E3S Web of Conferences (Jan 2024)
Non-stationary flow of viscoelastic fluid in a cylindrical pipe
Abstract
The problems of non-stationary flow of a viscoelastic fluid in a cylindrical pipe under the influence of a constant pressure gradient are solved based on the generalized Maxwell model. By solving the problem, formulas for velocity distribution, fluid flow, and other hydrodynamic characteristics were derived. Based on the formulas derived, transient processes under non-stationary flow of a viscoelastic fluid in a cylindrical pipe are analysed. Based on the results of the analysis, it was determined that the processes of transition of the characteristics of a viscoelastic fluid from a non-stationary state to a steady one at small values of the Deborah number practically do not differ from the transition processes of a Newtonian fluid.
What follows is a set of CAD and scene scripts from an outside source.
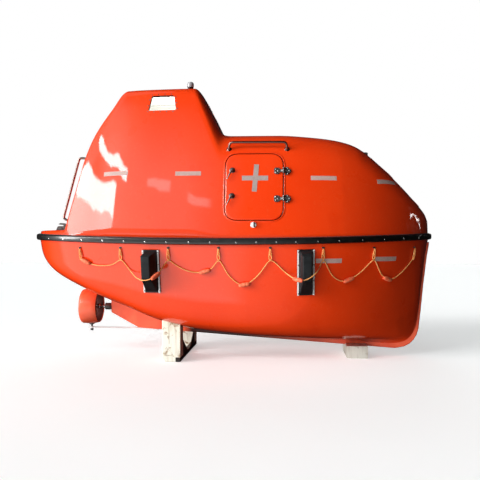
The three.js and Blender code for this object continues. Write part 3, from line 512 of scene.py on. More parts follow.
def surface(name, colour, roughness, **sockets):
    item = bpy.data.materials.new(name)
    item.use_nodes = True
    shader = item.node_tree.nodes["Principled BSDF"]
    shader.inputs["Base Color"].default_value = (*colour, 1)
    shader.inputs["Roughness"].default_value = roughness
    for socket, value in sockets.items():
        shader.inputs[socket.replace("_", " ")].default_value = value
    return item


def link(item, output, socket):
    item.node_tree.links.new(output, item.node_tree.nodes["Principled BSDF"].inputs[socket])


def own_place(item):
    return node(item.node_tree, "ShaderNodeTexCoord").outputs["Object"]


def noise(item, scale, detail=3.0, stretch=(1, 1, 1), distortion=0.0):
    """Noise over the piece's own place, in cycles to the metre."""
    mapping = node(item.node_tree, "ShaderNodeMapping", [("Vector", own_place(item)), ("Scale", stretch)])
    inputs = [("Vector", mapping.outputs[0]), ("Scale", scale), ("Detail", detail),
              ("Distortion", distortion)]
    return node(item.node_tree, "ShaderNodeTexNoise", inputs).outputs[0]


def remap(item, factor, low, high, start=0.3, end=0.7):
    """Spreads a factor's middle over a range of values."""
    span = [("Value", factor), ("From Min", start), ("From Max", end), ("To Min", low), ("To Max", high)]
    return node(item.node_tree, "ShaderNodeMapRange", span).outputs[0]


def ramp(item, factor, *stops):
    """Colours along a factor: each stop is a position and a colour."""
    mapped = node(item.node_tree, "ShaderNodeValToRGB", [(0, factor)])
    band = mapped.color_ramp
    while len(band.elements) < len(stops):
        band.elements.new(0.5)
    for element, (position, colour) in zip(band.elements, stops):
        element.position = position
        element.color = (*colour, 1)
    return mapped.outputs[0]


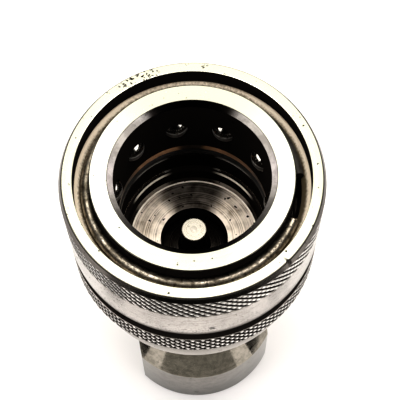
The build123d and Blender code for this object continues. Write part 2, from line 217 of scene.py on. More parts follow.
class Shader:
    """A new material with its Principled shader, and short calls to add and join nodes."""

    def __init__(self, name):
        self.material = bpy.data.materials.new(name)
        self.material.use_nodes = True
        self.nodes = self.material.node_tree.nodes
        self.links = self.material.node_tree.links
        self.surface = self.nodes["Principled BSDF"]

    def add(self, kind, settings=None, **inputs):
        """New node. An input is named by its label, or by i and its number."""
        new = self.nodes.new(kind)
        for key, value in (settings or {}).items():
            setattr(new, key, value)
        for key, value in inputs.items():
            numbered = key[0] == "i" and key[1:].isdigit()
            socket = new.inputs[int(key[1:]) if numbered else key]
            if isinstance(value, bpy.types.NodeSocket):
                self.links.new(value, socket)
            else:
                socket.default_value = value
        return new

    def math(self, operation, a, b=0.0):
        return self.add("ShaderNodeMath", {"operation": operation}, i0=a, i1=b).outputs[0]

    def times(self, a, b):
        return self.math("MULTIPLY", a, b)

    def vector(self, operation, a, **more):
        return self.add("ShaderNodeVectorMath", {"operation": operation}, i0=a, **more).outputs

    def spread(self, value, low, high, to_low=0.0, to_high=1.0):
        """Value from low..high to to_low..to_high, smooth and clamped."""
        new = self.add("ShaderNodeMapRange", {"interpolation_type": "SMOOTHSTEP"}, i0=value)
        for i, number in enumerate((low, high, to_low, to_high), start=1):
            new.inputs[i].default_value = number
        return new.outputs[0]

    def noise(self, vector, scale, detail=3.0, rough=0.55):
        settings = {"Vector": vector, "Scale": scale, "Detail": detail, "Roughness": rough}
        return self.add("ShaderNodeTexNoise", None, **settings).outputs["Fac"]

    def mix(self, share, a, b):
        new = self.add("ShaderNodeMix", {"data_type": "RGBA"})
        for socket, value in ((new.inputs[0], share), (new.inputs[6], a), (new.inputs[7], b)):
            if isinstance(value, bpy.types.NodeSocket):
                self.links.new(value, socket)
            else:
                socket.default_value = value
        return new.outputs[2]

    def join(self, output, name):
        self.links.new(output, self.surface.inputs[name])

    def bump(self, height, strength, distance):
        """Roughens the surface by a height, with the distance in millimetres."""
        settings = {"Height": height, "Strength": strength, "Distance": distance * MM}
        self.join(self.add("ShaderNodeBump", None, **settings).outputs[0], "Normal")

    def zone(self, inner_r, outer_r, low, high):
        """1 between two radii and two heights in millimetres, and 0 elsewhere."""
        _, radius, height = self.place()
        share = self.math("GREATER_THAN", radius, inner_r * MM)
        share = self.times(share, self.math("LESS_THAN", radius, outer_r * MM))
        share = self.times(share, self.math("GREATER_THAN", height, low * MM))
        return self.times(share, self.math("LESS_THAN", height, high * MM))

    def towards_back(self, position, radius):
        """1 on the far side of the axis in the photo's view, 0 at its sides and -1 on the near side.

        The direction is the camera's azimuth as a constant in object space, so that painted shade,
        highlights and reflections made with it stay on the object when the view changes.
        """
        back = tuple(-around(0, 0, 1.0).xy.normalized()) + (0.0,)
        along = self.vector("DOT_PRODUCT", position, i1=back)["Value"]
        return self.math("DIVIDE", along, radius)

    def cover(self, share, colour):
        """Lays a colour over the present one."""
        present = self.surface.inputs["Base Color"].links[0].from_socket
        self.join(self.mix(share, present, colour), "Base Color")

    def roughen(self, share, rough):
        """Moves the roughness towards rough."""
        present = self.surface.inputs["Roughness"].links[0].from_socket
        step = self.times(self.math("SUBTRACT", rough, present), share)
        self.join(self.math("ADD", present, step), "Roughness")

    def dull(self, share):
        """Takes the metal's mirror away where share is 1."""
        metallic = self.surface.inputs["Metallic"]
        present = metallic.links[0].from_socket if metallic.is_linked else metallic.default_value
        self.join(self.times(present, self.math("SUBTRACT", 1.0, share)), "Metallic")

    def grime_and_shade(self, share, rough=0.6):
        """Lays a dark, dull coat over the metal: real grime in some places, painted shade and painted dark
        reflections in others.
        """
        self.cover(share, OIL_AND_SHADE)
        self.roughen(share, rough)
        self.dull(share)

    def place(self):
        """Object coordinates, the distance from the Z axis, and the height."""
        position = self.add("ShaderNodeTexCoord").outputs["Object"]
        split = self.add("ShaderNodeSeparateXYZ", None, Vector=position)
        flat = self.add("ShaderNodeCombineXYZ", None, X=split.outputs["X"], Y=split.outputs["Y"])
        return position, self.vector("LENGTH", flat.outputs[0])["Value"], split.outputs["Z"]


def rgb(r, g, b):
    return (r, g, b, 1.0)


# Near-black for oil, pits and specks, and also for painted shade and painted dark reflections.
OIL_AND_SHADE = rgb(0.009, 0.007, 0.006)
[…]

It is established that, when the Deborah number exceeds unity, the process of transition of a viscoelastic fluid from a non-stationary state to a steady one is of a wave nature, in contrast to the transition process of a Newtonian fluid, and the transition time is several times longer than the transition time of a Newtonian fluid. It was also discovered that during the transient process, perturbed flows could arise, leading to an instantaneous increase in fluid flow and other hydrodynamic characteristics. These perturbations occurring in non-stationary flows of a viscoelastic fluid can be stabilized by mixing with the Newtonian fluid. The implementation of this property is important in technical and technological processes preventing technical failures or malfunctions.